THE REQUEST: Beneath this instruction is a block of data; output from it exactly the lines that run from the one containing "cap_shell();" through the one containing "bpy.context.scene.collection.objects.link(empty)", inclusive.

DATA SEGMENT:
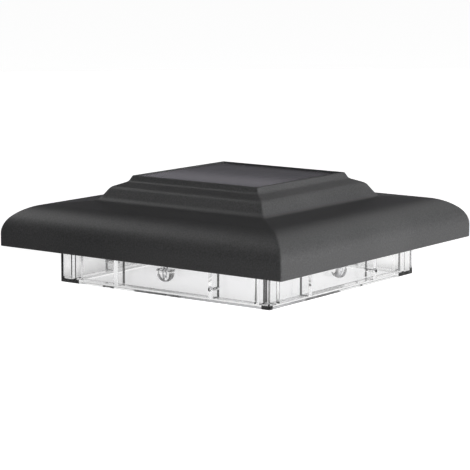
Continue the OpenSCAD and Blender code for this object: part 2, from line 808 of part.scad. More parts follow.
module driver_chip() {
    chip = [4, 5, 1.5];
    leg_pitch = 1.27;
    color("#1a1a1b") translate([chip_x, pcb_y, pcb_top]) {
        translate([-chip.x / 2, -chip.y / 2, 0.15]) cube(chip);
        for (side = [-1, 1], i = [-1.5:1:1.5]) translate([side * (chip.x / 2 + 0.45), i * leg_pitch, 0.3])
            cube([1, 0.42, 0.6], center = true);
    }
}

// A drum inductor: two flanges with a winding between them
module inductor() {
    flange_t = inductor_h * 0.18;
    color("#8a4b2a") translate([inductor_x, pcb_y, pcb_top]) rotate_extrude()
        polygon([[0, 0], [inductor_r, 0], [inductor_r, flange_t], [inductor_r * 0.86, flange_t],
            [inductor_r * 0.86, inductor_h - flange_t], [inductor_r, inductor_h - flange_t],
            [inductor_r, inductor_h], [0, inductor_h]]);
}

module capacitor() {
    color("#30333c") translate([capacitor_x, pcb_y, pcb_top]) rotate_extrude()
        polygon([[0, 0], [capacitor_r, 0], [capacitor_r, 0.8], [capacitor_r * 0.93, 1.1],
            [capacitor_r, 1.4], [capacitor_r, capacitor_h - 0.3], [capacitor_r - 0.3, capacitor_h],
            [0, capacitor_h]]);
}

module board_resistors() {
    body = [2, 1.2, 0.6];
    color("#1d1d1f") for (i = [0:3])
        translate([-resistor_x - i * resistor_pitch - body.x / 2, pcb_y + resistor_y - body.y / 2, pcb_top])
            cube(body);
}

// SWITCH

module switch_body() {
    color("#a9acb0") difference() {
        slab([slot_mid - switch_l / 2, knob_y - switch_w / 2],
            [slot_mid + switch_l / 2, knob_y + switch_w / 2],
            switch_z, pcb_z);
        slab([slot_mid - slot_l / 2, knob_y - slot_w / 2], [slot_mid + slot_l / 2, knob_y + slot_w / 2],
            switch_z - over, pcb_z - switch_wall);
        slab([slot_mid - (foot_l + switch_travel) / 2 - knob_gap, knob_y - foot_w / 2 - knob_gap],
            [slot_mid + (foot_l + switch_travel) / 2 + knob_gap, knob_y + foot_w / 2 + knob_gap],
            switch_z + switch_wall, foot_z + foot_h + knob_gap);
    }
}

module switch_slider() {
    knob_z = tray_z - knob_reach;
    color("#e2e3e4") {
        slab([-knob_l / 2, knob_y - knob_w / 2], [knob_l / 2, knob_y + knob_w / 2],
            knob_z + 0.3, foot_z + eps);
        slab([-knob_l / 2 + 0.3, knob_y - knob_w / 2 + 0.3], [knob_l / 2 - 0.3, knob_y + knob_w / 2 - 0.3],
            knob_z, knob_z + 0.3 + eps);
        slab([-foot_l / 2, knob_y - foot_w / 2], [foot_l / 2, knob_y + foot_w / 2], foot_z, foot_z + foot_h);
    }
}

// LAMPS

// A clear bulb that points down, with its flange's top at z = 0 and two flats that fit the channel
module led_bulb() {
    difference() {
        union() {
            flatted(led_r + led_lip, led_t / 2 + led_lip, -led_flange_h, 0)
                translate([0, 0, -led_flange_h]) cylinder(r = led_r + led_lip, h = led_flange_h);
            flatted(led_r, led_t / 2, -led_len, 0) {
                translate([0, 0, led_r - led_len]) cylinder(r = led_r, h = led_len - led_r);
                translate([0, 0, led_r - led_len]) sphere(r = led_r);
            }
        }
        led_frame(over);
    }
}

module flatted(half_w, half_t, z0, z1) {
    intersection() {
        union() children();
        slab([-half_w - over, -half_t], [half_w + over, half_t], z0 - over, z1 + eps);
    }
}

// The two leads where they run into the bulb: one ends in the cup that holds the chip
module led_frame(rise) {
    outer = lead_pitch / 2 + lead_t / 2;
    for (x = [-1, 1]) {
        slab([x * lead_pitch / 2 - lead_t / 2, -lead_t / 2], [x * lead_pitch / 2 + lead_t / 2, lead_t / 2],
            -frame_l * 0.62, rise);
        slab([x * (outer - lead_wide / 2) - lead_wide / 2, -lead_t / 2],
            [x * (outer - lead_wide / 2) + lead_wide / 2, lead_t / 2],
            -frame_l * 0.3, min(rise, lead_wide_l));
    }
    slab([-outer, -lead_t / 2], [-0.15, lead_t / 2], -frame_l * 0.72, -frame_l * 0.4);
    slab([0.35, -lead_t / 2], [outer, lead_t / 2], -frame_l * 0.66, -frame_l * 0.48);
    translate([-0.55, 0, -frame_l * 0.72 - cup_h * 0.5])
        cylinder(r1 = cup_r * 0.8, r2 = cup_r * 0.5, h = cup_h * 0.5 + eps);
}

module led_bulb_at(turn) {
    color("#f4f6f8", 0.35) rotate(turn) translate([0, -lamp_at, led_top]) led_bulb();
}

module led_leads_at(turn) {
    color("#9a9da1") rotate(turn) translate([0, -lamp_at, led_top])
        led_frame(tray_top + lamp_board_t + lead_stub - led_top);
}

// A small board over each lamp: its leads are soldered there and two pegs hold it
module lamp_board_at(turn) {
    color("#2f6b3f") rotate(turn) translate([0, -lamp_at, 0]) difference() {
        slab(-lamp_board / 2, lamp_board / 2, tray_top, tray_top + lamp_board_t);
        for (x = [-lead_pitch / 2, lead_pitch / 2]) translate([x, 0, tray_top - over])
            cylinder(r = lead_hole_r, h = lamp_board_t + 2 * over);
        for (x = [-lamp_peg_x, lamp_peg_x]) translate([x, 0, tray_top - over])
            cylinder(r = lamp_peg_r + screw_gap, h = lamp_board_t + 2 * over);
    }
}

module led_bulb_front() { led_bulb_at(0); }
module led_bulb_right() { led_bulb_at(90); }
module led_bulb_back() { led_bulb_at(180); }
module led_bulb_left() { led_bulb_at(270); }
module led_leads_front() { led_leads_at(0); }
module led_leads_right() { led_leads_at(90); }
module led_leads_back() { led_leads_at(180); }
module led_leads_left() { led_leads_at(270); }
module lamp_board_front() { lamp_board_at(0); }
module lamp_board_right() { lamp_board_at(90); }
module lamp_board_back() { lamp_board_at(180); }
module lamp_board_left() { lamp_board_at(270); }

// WIRES: each route is measured from the tray's top and runs to a pad on the circuit board

lamp_up = lamp_board_t + lead_stub;
board_up = pcb_top - tray_top;
panel_up = backing_z - tray_top;
tab_up = well_top + well_wall + tab_reach - tray_top;
tab_x = well_l / 2 - contact_t / 2;
// Straight runs over a lamp, a pad, a contact tab and under the panel
lamp_run = 4;
pad_run = 3;
tab_run = 2;
panel_run = 5;
wire_pitch = 3;
// A point over a pad: its place along and across the board as shares of the board's sides
function pad(along, across, rise) = [along * pcb_l, pcb_y + across * pcb_w, board_up + rise];
function joint(along, across) = [pad(along, across, pad_run), pad(along, across, 0)];
// A point on the way: its place as shares of the tray's half width and of the room over the tray
bay_h = ceiling_z - tray_top;
function way(x, y, rise) = [x * tray_half, y * tray_half, rise * bay_h];

front_route = concat(
    [[0, -lamp_at, lamp_up], [0, -lamp_at, lamp_up + lamp_run],
     way(0.05, -0.78, 0.233), way(0.26, -0.52, 0.2),
        way(0.51, -0.23, 0.15), way(0.52, 0.08, 0.167), way(0.44, 0.31, 0.333), way(0.35, 0.39, 0.433)],
    joint(0.43, -0.28));
right_route = concat(
    [[lamp_at, 0, lamp_up], [lamp_at, 0, lamp_up + lamp_run], way(0.81, 0.04, 0.267), way(0.65, 0.18, 0.267),
        way(0.52, 0.36, 0.367), way(0.39, 0.47, 0.467)],
    joint(0.41, 0.01));
back_route = concat(
    [[0, lamp_at, lamp_up], [0, lamp_at, lamp_up + lamp_run], way(0.01, 0.83, 0.3), way(0.04, 0.73, 0.433),
        way(0.08, 0.65, 0.433)],
    joint(0.12, 0.39));
left_route = concat(
    [[-lamp_at, 0, lamp_up], [-lamp_at, 0, lamp_up + lamp_run],
     way(-0.81, 0.04, 0.267), way(-0.65, 0.18, 0.267),
        way(-0.52, 0.36, 0.367), way(-0.4, 0.47, 0.467)],
    joint(-0.43, 0.01));
battery_red_route = concat(
    [[tab_x, -cell_at_y, tab_up], [tab_x, -cell_at_y, tab_up + tab_run], way(0.4, -0.01, 0.733),
        way(0.4, 0.18, 0.7), way(0.29, 0.35, 0.533)],
    joint(0.33, -0.28));
battery_black_route = concat(
    [[tab_x, cell_at_y, tab_up], [tab_x, cell_at_y, tab_up + tab_run], way(0.34, 0.17, 0.733),
        way(0.22, 0.33, 0.567)],
    joint(0.26, -0.28));
function panel_route(x, y, along) = [[x, y, panel_up], [x, y, panel_up - panel_run],
    [x - pad_run, y, (panel_up + board_up) / 2], [along * pcb_l + panel_run, y, board_up + 3 * pad_run],
    [along * pcb_l, y, board_up + pad_run], [along * pcb_l, y, board_up]];

module wire_pair(route, step, side) {
    translate([0, 0, tray_top]) for (s = [-1, 1])
        wire([for (p = route) p + s * step], side);
}

module led_wires_front() { color("#b8342c") wire_pair(front_route, [lead_pitch / 2, 0, 0], [1, 0, 0]); }
module led_wires_right() { color("#b8342c") wire_pair(right_route, [0, lead_pitch / 2, 0], [0, 1, 0]); }
module led_wires_back() { color("#b8342c") wire_pair(back_route, [lead_pitch / 2, 0, 0], [1, 0, 0]); }
module led_wires_left() { color("#b8342c") wire_pair(left_route, [0, lead_pitch / 2, 0], [0, 1, 0]); }

module panel_wire_red() {
    color("#b8342c") translate([0, 0, tray_top])
        wire(panel_route(-1, wire_hole_y - wire_pitch / 2, -0.34), [0, 1, 0]);
}
module panel_wire_black() {
    color("#1c1c1d") translate([0, 0, tray_top])
        wire(panel_route(1, wire_hole_y + wire_pitch / 2, -0.28), [0, 1, 0]);
}
module battery_wire_red() { color("#b8342c") translate([0, 0, tray_top]) wire(battery_red_route, [1, 0, 0]); }
module battery_wire_black() {
    color("#1c1c1d") translate([0, 0, tray_top]) wire(battery_black_route, [1, 0, 0]);
}

cap_shell();
panel_tape();
panel_backing();
solar_cells();
cell_ribbons();
panel_cover();
panel_wire_red();
panel_wire_black();
lens();
tray();
tray_screws();
lens_screws();
circuit_board();
board_screws();
driver_chip();
inductor();
capacitor();
board_resistors();
battery_cell_a();
battery_cell_b();
contact_bridge();
contact_positive();
contact_negative();
contact_spring_a();
contact_spring_b();
battery_wire_red();
battery_wire_black();
battery_door();
door_seal();
hinge_pin();
switch_body();
switch_slider();
led_bulb_front();
led_bulb_right();
led_bulb_back();
led_bulb_left();
led_leads_front();
led_leads_right();
led_leads_back();
led_leads_left();
lamp_board_front();
lamp_board_right();
lamp_board_back();
lamp_board_left();
led_wires_front();
led_wires_right();
led_wires_back();
led_wires_left();
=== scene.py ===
"""Dressed scene of a solar fence post light: cast cap, solar panel, clear lens, lamps, tray and works."""

from __future__ import annotations

import logging
import math
from dataclasses import dataclass
from enum import Enum
from typing import Sequence

import bmesh
import bpy
from bmesh.types import BMEdge, BMesh, BMVert
from bpy.types import Light, Material, Mesh, Node, NodeSocket as Socket, NodeTree as Tree, Object
from mathutils import Matrix, Vector

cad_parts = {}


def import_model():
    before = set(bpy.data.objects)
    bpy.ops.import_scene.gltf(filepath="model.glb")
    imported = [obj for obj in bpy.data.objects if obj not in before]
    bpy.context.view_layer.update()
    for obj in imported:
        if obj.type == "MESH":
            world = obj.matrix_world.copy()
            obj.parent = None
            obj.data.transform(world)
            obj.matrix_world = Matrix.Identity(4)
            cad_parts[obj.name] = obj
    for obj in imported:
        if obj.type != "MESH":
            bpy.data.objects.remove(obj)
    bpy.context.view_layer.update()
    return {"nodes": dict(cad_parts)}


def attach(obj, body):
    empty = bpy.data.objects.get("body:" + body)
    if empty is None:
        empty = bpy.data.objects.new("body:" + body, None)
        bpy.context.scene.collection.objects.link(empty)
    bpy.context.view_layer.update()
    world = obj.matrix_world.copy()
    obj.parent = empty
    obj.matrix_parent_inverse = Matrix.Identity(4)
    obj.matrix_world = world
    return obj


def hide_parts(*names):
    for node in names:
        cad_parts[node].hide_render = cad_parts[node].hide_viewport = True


log = logging.getLogger("post_light")

MM = 0.001
NEAR = 1e-7  # two points of a new mesh that are closer than this, in metres, are one
CAD_NEAR = 1e-6  # the same for a CAD node's mesh
FLAT_DEG = 0.6  # its faces that turn less than this are joined

Colour = tuple[float, float, float]
Outline = Sequence[tuple[float, float]]  # radius and height in millimetres
Row = tuple[float, float, float]  # half width, height and corner radius of a square loop, in millimetres
Route = Sequence[tuple[float, float, float]]  # points in millimetres
Inputs = dict[str | int, object]  # socket, number or colour for an input, by its name or place
Sockets = bpy.types.bpy_prop_collection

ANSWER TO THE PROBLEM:
cap_shell();
panel_tape();
panel_backing();
solar_cells();
cell_ribbons();
panel_cover();
panel_wire_red();
panel_wire_black();
lens();
tray();
tray_screws();
lens_screws();
circuit_board();
board_screws();
driver_chip();
inductor();
capacitor();
board_resistors();
battery_cell_a();
battery_cell_b();
contact_bridge();
contact_positive();
contact_negative();
contact_spring_a();
contact_spring_b();
battery_wire_red();
battery_wire_black();
battery_door();
door_seal();
hinge_pin();
switch_body();
switch_slider();
led_bulb_front();
led_bulb_right();
led_bulb_back();
led_bulb_left();
led_leads_front();
led_leads_right();
led_leads_back();
led_leads_left();
lamp_board_front();
lamp_board_right();
lamp_board_back();
lamp_board_left();
led_wires_front();
led_wires_right();
led_wires_back();
led_wires_left();
=== scene.py ===
"""Dressed scene of a solar fence post light: cast cap, solar panel, clear lens, lamps, tray and works."""

from __future__ import annotations

import logging
import math
from dataclasses import dataclass
from enum import Enum
from typing import Sequence

import bmesh
import bpy
from bmesh.types import BMEdge, BMesh, BMVert
from bpy.types import Light, Material, Mesh, Node, NodeSocket as Socket, NodeTree as Tree, Object
from mathutils import Matrix, Vector

cad_parts = {}


def import_model():
    before = set(bpy.data.objects)
    bpy.ops.import_scene.gltf(filepath="model.glb")
    imported = [obj for obj in bpy.data.objects if obj not in before]
    bpy.context.view_layer.update()
    for obj in imported:
        if obj.type == "MESH":
            world = obj.matrix_world.copy()
            obj.parent = None
            obj.data.transform(world)
            obj.matrix_world = Matrix.Identity(4)
            cad_parts[obj.name] = obj
    for obj in imported:
        if obj.type != "MESH":
            bpy.data.objects.remove(obj)
    bpy.context.view_layer.update()
    return {"nodes": dict(cad_parts)}


def attach(obj, body):
    empty = bpy.data.objects.get("body:" + body)
    if empty is None:
        empty = bpy.data.objects.new("body:" + body, None)
        bpy.context.scene.collection.objects.link(empty)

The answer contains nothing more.